8. They’re still recovering from trauma.
When sex has been used as a weapon against a
woman, her brain learns that sexy things (things that
activate the accelerator) can also be threats, things
that hit the brakes. Given that a conservative estimate
is that one in five women has experienced sexual
violence, this applies to a whole lot of women.
Healing from trauma takes patience, self-compassion,
and opportunities to experience sexual pleasure in
contexts where you feel safe inside your own body.
Start on your own, figuring out what you want and
what your body needs. Once you learn to feel pleasure
while you feel safe in your body, you can then add a
partner if you like.
9. They’re worried about their body or the sin they are
about to commit.
Even more common than trauma are the body-shaming
cultural messages that distract women’s attention. The
bible say this , the bible says that. Some are just with
terrible self esteem. They’re thinking about how their
face looks or what the fat on their belly is doing
whether or not their cellulite is noticeable. The question
to ask yourself when these thoughts emerges is, “Why
does it matter?” No really. Why?
Answer: because we’ve been taught that only women
with “flawless” bodies are allowed to enjoy sex, and if
we make faces or have fat on our bodies or otherwise
“fall short,” then enjoying sex is against the rules. We
have been taugh that self exploration is wrong right
from birth. About how God hates sex. This is bullshit
immediatly one gets married legally. unfortunatly most
women do not shed these philosophy with ease. It
takes time and practice to replace those self-critical
thoughts with affection for your body, but the benefits
extend far beyond having more and better orgasms.
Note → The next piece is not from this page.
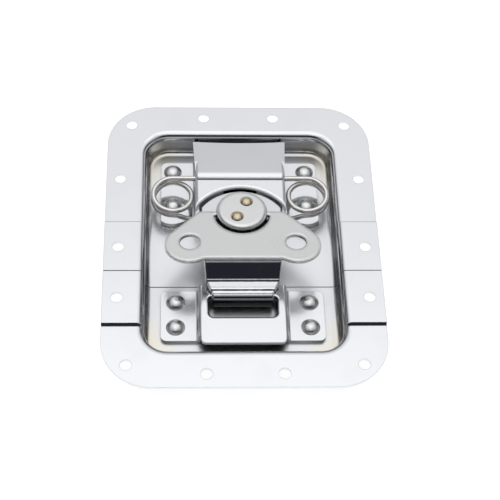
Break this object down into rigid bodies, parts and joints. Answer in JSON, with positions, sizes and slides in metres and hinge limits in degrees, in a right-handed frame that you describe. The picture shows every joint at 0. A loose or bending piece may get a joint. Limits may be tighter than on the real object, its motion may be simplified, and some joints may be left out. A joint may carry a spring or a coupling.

10. They’re worried about their orgasm.
Oh, the irony. Perhaps the most common difficulty
faced by women who struggle with orgasm is the
tendency to worry about orgasm, even as their arousal
increases. The more aroused they get, the closer they
get to orgasm, the more they worry. “What if I don’t
have an orgasm?” and “What if I do have an orgasm?”
and “Will I even know if I’ve had an orgasm?” and “Are
my abs supposed to be shaking like that?” and “Is this
what it’s supposed to feel like? Am I sure I like how
this feels?”
The solution is to notice those thoughts, let them go
for now, and shift your attention, gently and neutrally,
to the sensations in your body. Orgasm happens when
we surrender our bodies to sexual arousal – and the
best orgasms happen when we surrender in a context
of trust, affection, permission, and acceptance of all
the things our bodies are and do.
It’s like skipping. Once you learn how, your body never
forgets. And everybody deserves a life so full of joy
that they can do it when they want to.